**Exercise description**
Identify the lines containing the word "that". Copy each one.

**Records for the task**
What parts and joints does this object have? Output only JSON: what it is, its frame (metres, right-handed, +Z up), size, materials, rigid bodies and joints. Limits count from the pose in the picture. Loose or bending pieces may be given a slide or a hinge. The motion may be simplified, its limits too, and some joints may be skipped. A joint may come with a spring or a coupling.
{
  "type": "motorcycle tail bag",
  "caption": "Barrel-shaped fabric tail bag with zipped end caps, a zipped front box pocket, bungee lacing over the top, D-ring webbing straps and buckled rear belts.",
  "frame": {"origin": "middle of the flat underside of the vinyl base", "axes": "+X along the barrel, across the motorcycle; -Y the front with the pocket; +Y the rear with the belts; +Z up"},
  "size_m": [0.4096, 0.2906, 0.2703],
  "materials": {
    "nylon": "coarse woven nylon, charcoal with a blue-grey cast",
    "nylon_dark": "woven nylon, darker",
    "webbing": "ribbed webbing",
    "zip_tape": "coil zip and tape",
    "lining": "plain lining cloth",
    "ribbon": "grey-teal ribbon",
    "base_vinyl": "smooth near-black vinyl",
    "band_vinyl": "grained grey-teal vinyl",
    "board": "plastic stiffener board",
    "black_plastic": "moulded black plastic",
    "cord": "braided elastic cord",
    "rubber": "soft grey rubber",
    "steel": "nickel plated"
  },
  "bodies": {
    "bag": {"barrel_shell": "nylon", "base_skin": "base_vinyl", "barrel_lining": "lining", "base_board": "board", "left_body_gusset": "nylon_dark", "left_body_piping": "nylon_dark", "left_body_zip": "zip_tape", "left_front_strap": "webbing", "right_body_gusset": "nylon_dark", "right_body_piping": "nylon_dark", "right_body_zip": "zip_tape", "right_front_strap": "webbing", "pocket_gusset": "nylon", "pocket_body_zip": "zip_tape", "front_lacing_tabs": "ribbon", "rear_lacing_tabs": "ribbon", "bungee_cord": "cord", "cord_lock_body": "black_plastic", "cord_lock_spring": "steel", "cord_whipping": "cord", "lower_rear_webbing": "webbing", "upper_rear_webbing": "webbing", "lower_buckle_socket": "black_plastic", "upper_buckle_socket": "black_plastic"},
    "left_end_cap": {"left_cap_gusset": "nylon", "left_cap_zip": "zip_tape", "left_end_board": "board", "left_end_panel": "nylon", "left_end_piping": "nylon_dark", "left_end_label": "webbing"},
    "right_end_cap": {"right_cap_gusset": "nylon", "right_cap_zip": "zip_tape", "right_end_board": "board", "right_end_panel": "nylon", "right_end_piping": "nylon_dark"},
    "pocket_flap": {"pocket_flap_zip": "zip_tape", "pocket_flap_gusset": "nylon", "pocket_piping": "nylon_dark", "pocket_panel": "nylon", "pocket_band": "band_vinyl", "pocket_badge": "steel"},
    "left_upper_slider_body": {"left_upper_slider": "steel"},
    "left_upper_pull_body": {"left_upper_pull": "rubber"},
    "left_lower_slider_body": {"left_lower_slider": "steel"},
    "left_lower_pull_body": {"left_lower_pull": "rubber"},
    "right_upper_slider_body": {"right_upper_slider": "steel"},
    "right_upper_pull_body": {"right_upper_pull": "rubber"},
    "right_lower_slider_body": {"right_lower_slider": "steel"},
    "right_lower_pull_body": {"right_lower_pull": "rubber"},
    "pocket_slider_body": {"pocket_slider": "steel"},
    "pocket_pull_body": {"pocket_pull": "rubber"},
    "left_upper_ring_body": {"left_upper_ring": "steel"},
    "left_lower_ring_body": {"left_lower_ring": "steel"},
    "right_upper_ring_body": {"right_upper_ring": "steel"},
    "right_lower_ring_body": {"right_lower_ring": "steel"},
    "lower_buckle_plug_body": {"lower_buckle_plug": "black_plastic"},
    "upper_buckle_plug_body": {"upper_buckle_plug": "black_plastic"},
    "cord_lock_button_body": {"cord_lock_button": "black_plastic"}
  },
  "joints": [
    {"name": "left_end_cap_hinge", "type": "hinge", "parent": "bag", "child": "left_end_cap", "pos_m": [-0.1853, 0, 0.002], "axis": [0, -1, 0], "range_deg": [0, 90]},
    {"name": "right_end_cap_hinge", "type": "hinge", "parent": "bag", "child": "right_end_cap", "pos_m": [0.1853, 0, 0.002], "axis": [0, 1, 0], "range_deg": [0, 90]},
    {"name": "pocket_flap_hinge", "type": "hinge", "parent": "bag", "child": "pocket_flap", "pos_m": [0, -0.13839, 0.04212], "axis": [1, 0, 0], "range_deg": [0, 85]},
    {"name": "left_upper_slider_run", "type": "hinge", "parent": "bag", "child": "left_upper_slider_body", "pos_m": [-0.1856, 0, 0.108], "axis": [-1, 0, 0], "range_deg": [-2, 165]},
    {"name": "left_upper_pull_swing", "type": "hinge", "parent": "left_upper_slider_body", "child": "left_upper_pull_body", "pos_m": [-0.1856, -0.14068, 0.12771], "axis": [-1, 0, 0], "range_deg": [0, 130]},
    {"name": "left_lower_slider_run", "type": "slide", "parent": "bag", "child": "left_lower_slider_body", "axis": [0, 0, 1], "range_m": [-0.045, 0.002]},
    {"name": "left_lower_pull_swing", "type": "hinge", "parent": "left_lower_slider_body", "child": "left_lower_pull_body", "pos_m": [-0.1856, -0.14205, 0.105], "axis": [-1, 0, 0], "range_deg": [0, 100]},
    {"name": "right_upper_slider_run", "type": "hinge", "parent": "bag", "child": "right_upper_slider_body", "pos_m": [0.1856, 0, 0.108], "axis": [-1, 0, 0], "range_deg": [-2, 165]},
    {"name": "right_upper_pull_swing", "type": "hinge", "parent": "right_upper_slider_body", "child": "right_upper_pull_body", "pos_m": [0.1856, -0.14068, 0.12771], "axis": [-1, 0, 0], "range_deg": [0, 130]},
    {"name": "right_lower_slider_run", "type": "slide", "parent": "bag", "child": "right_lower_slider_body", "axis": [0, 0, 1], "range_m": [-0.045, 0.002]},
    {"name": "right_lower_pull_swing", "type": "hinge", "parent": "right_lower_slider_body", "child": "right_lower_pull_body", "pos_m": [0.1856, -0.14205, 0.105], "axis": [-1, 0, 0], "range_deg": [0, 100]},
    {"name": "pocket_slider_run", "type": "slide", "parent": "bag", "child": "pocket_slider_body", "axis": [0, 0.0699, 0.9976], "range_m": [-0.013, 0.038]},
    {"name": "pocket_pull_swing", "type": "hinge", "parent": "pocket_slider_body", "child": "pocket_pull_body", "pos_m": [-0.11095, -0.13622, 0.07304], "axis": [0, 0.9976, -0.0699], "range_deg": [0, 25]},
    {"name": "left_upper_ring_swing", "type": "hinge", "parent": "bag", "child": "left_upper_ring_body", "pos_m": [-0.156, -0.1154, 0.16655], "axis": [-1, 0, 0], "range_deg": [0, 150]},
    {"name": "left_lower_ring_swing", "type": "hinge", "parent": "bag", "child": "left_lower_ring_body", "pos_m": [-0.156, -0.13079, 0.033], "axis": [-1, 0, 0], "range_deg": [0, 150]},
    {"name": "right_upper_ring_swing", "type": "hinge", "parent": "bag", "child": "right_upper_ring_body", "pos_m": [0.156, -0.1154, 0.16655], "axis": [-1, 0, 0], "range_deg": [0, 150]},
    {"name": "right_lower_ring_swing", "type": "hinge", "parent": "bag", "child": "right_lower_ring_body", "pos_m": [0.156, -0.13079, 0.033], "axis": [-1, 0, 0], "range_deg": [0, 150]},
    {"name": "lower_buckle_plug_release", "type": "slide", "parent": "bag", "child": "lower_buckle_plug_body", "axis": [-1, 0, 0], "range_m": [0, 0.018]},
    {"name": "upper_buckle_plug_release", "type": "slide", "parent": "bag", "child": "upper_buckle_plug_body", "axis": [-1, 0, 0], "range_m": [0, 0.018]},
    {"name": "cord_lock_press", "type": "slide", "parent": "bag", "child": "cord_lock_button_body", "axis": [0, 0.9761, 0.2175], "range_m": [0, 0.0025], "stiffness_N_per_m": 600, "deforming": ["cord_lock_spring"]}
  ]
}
* * *
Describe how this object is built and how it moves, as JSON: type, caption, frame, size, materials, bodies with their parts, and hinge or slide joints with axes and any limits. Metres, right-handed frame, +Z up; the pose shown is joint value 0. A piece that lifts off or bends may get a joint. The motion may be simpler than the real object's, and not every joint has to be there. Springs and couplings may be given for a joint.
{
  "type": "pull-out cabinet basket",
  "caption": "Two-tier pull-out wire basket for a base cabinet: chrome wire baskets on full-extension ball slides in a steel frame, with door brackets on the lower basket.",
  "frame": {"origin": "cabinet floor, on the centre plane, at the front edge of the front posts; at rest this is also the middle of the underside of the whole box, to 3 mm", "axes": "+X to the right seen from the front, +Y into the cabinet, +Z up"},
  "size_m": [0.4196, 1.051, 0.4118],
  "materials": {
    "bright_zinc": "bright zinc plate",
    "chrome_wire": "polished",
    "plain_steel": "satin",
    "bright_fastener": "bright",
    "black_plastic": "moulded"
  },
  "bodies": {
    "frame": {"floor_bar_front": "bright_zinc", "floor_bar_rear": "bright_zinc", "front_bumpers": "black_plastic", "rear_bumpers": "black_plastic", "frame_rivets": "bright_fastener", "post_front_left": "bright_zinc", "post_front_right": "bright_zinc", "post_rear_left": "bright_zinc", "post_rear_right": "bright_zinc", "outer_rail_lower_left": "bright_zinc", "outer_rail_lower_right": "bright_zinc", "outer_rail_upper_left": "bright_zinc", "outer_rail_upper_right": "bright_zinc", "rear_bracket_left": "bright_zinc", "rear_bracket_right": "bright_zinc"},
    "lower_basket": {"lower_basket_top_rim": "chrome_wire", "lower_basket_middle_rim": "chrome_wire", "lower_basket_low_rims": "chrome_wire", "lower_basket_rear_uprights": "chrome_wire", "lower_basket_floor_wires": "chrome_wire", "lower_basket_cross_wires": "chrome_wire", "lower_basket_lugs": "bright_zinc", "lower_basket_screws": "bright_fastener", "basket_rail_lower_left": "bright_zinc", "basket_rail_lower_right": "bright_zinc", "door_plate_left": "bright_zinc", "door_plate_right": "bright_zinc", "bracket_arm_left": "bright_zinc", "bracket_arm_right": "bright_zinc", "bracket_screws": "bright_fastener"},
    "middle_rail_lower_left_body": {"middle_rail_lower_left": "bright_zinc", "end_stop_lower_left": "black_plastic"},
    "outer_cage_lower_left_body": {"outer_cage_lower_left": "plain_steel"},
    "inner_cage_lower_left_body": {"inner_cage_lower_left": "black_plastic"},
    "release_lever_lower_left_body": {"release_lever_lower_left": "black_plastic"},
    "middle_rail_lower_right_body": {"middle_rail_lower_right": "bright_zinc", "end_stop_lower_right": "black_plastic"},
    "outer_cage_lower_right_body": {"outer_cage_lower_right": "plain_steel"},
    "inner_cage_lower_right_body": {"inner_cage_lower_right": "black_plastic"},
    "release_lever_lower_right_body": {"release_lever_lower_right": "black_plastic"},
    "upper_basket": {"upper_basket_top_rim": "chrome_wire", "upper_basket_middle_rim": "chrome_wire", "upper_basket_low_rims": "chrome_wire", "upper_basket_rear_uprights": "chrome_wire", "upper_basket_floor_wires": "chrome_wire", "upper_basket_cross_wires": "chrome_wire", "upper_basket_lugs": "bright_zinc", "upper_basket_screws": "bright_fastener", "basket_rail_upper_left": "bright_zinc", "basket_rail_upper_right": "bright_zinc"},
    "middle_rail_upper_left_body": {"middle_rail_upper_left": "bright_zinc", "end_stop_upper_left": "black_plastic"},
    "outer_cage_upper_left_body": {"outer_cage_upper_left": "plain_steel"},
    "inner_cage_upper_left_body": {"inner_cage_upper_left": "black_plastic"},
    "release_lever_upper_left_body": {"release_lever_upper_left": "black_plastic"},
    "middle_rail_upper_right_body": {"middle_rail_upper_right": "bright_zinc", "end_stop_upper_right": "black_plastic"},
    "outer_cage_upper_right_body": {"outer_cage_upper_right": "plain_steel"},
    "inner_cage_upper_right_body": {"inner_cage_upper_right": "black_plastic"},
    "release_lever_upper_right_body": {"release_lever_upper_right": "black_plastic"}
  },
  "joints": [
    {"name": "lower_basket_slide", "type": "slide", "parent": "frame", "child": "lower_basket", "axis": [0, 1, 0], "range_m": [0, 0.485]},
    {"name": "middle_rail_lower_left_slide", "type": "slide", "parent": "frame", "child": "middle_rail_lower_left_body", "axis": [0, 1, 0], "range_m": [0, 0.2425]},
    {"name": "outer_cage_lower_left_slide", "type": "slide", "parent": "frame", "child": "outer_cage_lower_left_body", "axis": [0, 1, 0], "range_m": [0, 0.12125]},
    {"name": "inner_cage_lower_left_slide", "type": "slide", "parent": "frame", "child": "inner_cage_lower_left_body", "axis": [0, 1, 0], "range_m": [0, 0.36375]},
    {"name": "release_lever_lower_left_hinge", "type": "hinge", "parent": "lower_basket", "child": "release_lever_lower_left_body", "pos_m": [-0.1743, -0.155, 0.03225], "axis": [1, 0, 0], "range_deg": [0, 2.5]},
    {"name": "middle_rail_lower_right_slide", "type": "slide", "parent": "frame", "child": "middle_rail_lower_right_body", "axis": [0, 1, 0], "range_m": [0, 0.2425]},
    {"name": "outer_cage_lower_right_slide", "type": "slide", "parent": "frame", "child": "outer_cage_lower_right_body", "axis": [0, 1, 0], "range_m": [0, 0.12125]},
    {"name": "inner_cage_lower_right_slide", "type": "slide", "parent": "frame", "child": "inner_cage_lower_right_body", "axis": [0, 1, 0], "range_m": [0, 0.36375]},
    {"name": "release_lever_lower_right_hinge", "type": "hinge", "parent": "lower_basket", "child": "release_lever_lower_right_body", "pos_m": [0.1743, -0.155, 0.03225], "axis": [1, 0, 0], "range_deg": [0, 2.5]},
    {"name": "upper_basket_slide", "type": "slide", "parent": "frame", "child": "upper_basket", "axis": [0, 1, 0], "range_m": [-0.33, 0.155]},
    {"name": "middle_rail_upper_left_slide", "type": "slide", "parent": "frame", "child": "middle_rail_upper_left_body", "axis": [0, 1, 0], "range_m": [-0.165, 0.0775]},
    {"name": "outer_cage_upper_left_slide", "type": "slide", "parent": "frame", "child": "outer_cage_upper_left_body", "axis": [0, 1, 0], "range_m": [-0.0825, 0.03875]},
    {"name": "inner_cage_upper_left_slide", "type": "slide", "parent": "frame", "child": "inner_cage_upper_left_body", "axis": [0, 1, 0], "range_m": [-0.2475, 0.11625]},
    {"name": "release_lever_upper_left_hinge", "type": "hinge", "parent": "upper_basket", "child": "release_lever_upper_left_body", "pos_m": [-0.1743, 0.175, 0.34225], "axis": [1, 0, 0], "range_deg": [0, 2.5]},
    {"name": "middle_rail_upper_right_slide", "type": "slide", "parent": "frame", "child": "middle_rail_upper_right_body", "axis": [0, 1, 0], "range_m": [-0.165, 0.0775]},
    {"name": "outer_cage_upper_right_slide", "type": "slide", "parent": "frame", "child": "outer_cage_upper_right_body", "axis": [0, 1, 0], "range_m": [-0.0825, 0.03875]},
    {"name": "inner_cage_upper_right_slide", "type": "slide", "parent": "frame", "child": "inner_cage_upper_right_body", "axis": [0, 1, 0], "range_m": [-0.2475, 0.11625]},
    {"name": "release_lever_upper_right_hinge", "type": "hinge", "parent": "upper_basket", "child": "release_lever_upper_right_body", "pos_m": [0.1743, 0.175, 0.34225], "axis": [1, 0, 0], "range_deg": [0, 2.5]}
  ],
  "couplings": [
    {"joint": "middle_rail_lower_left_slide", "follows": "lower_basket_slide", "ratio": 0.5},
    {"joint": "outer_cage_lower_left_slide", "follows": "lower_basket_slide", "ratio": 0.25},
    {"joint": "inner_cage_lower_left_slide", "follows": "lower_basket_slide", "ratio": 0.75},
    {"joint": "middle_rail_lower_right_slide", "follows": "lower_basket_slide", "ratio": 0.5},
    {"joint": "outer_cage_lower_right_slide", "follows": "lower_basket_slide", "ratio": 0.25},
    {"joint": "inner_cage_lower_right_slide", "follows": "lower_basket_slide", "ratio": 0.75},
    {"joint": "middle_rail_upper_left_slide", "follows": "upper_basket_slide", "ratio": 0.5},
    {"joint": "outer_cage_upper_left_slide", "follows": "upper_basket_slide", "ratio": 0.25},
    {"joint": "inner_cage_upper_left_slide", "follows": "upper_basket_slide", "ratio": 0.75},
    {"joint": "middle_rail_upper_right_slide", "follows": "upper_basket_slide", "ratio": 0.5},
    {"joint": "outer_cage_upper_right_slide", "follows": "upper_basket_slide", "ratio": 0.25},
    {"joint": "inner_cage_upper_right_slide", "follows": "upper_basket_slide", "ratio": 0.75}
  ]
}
---
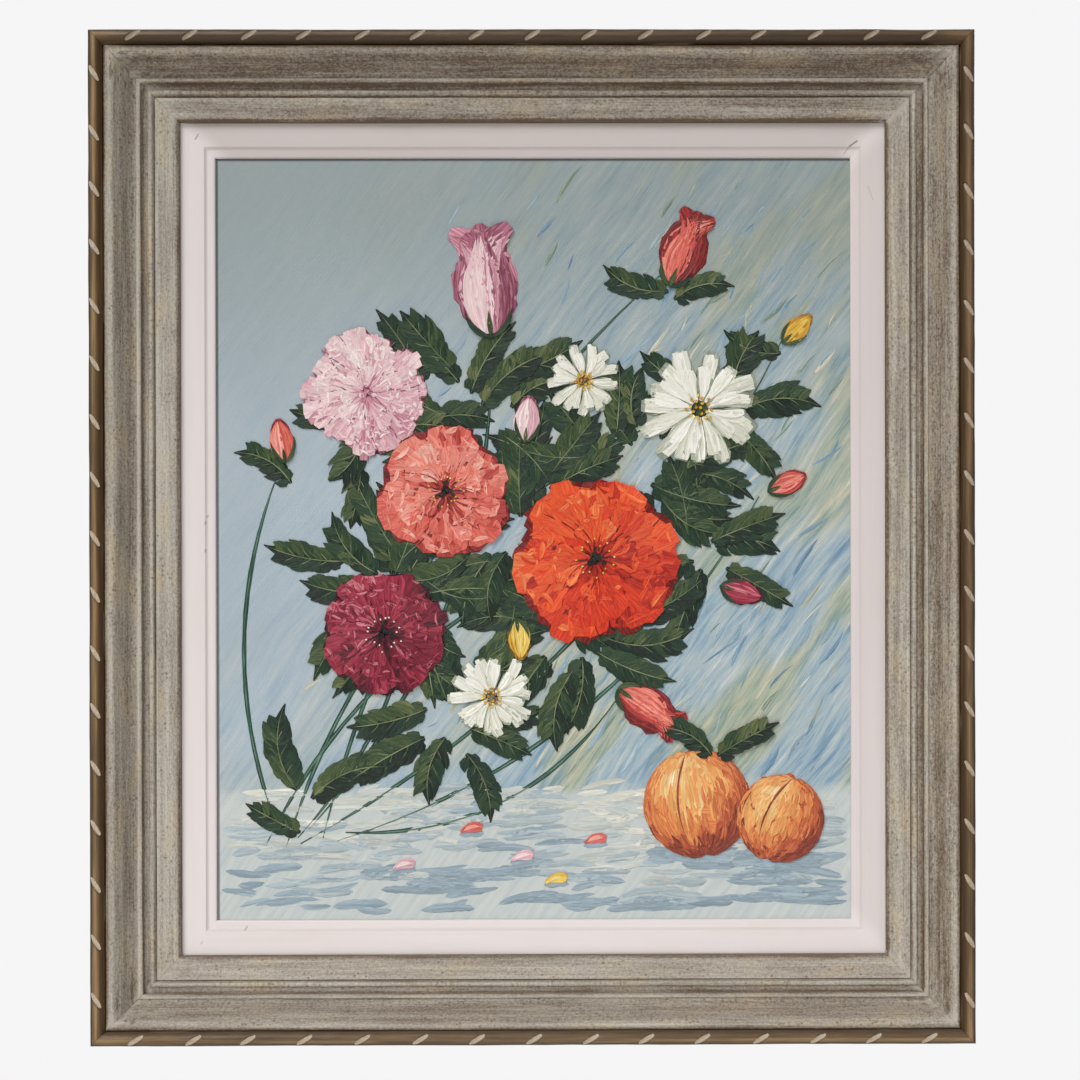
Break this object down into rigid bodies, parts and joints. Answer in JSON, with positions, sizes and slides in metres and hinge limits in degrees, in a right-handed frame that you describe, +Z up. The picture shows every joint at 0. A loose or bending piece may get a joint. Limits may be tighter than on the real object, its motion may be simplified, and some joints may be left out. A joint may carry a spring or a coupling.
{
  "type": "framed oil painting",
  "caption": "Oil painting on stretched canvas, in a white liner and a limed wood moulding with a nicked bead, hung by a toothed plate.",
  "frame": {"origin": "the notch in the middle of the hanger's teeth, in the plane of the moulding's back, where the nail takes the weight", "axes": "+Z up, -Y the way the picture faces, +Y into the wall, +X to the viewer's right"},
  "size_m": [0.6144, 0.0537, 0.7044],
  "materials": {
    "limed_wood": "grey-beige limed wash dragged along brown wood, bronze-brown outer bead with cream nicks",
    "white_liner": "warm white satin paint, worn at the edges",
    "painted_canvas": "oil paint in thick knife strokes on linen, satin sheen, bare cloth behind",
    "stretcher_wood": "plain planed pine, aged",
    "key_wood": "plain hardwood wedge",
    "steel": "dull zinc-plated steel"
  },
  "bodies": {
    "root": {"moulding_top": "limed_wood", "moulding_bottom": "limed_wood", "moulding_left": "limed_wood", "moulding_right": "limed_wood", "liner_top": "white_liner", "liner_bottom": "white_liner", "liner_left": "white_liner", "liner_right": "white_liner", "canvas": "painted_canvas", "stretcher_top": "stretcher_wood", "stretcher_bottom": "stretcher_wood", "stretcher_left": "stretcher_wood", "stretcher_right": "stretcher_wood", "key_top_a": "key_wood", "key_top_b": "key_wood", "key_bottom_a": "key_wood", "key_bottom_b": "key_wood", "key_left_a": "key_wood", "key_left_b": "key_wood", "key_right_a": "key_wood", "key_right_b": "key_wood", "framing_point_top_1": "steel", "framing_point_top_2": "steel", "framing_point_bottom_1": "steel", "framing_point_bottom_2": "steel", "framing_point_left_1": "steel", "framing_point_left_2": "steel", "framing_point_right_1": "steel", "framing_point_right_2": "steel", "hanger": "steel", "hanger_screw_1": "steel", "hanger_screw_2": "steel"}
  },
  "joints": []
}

**Task response**
Describe how this object is built and how it moves, as JSON: type, caption, frame, size, materials, bodies with their parts, and hinge or slide joints with axes and any limits. Metres, right-handed frame, +Z up; the pose shown is joint value 0. A piece that lifts off or bends may get a joint. The motion may be simpler than the real object's, and not every joint has to be there. Springs and couplings may be given for a joint.
Break this object down into rigid bodies, parts and joints. Answer in JSON, with positions, sizes and slides in metres and hinge limits in degrees, in a right-handed frame that you describe, +Z up. The picture shows every joint at 0. A loose or bending piece may get a joint. Limits may be tighter than on the real object, its motion may be simplified, and some joints may be left out. A joint may carry a spring or a coupling.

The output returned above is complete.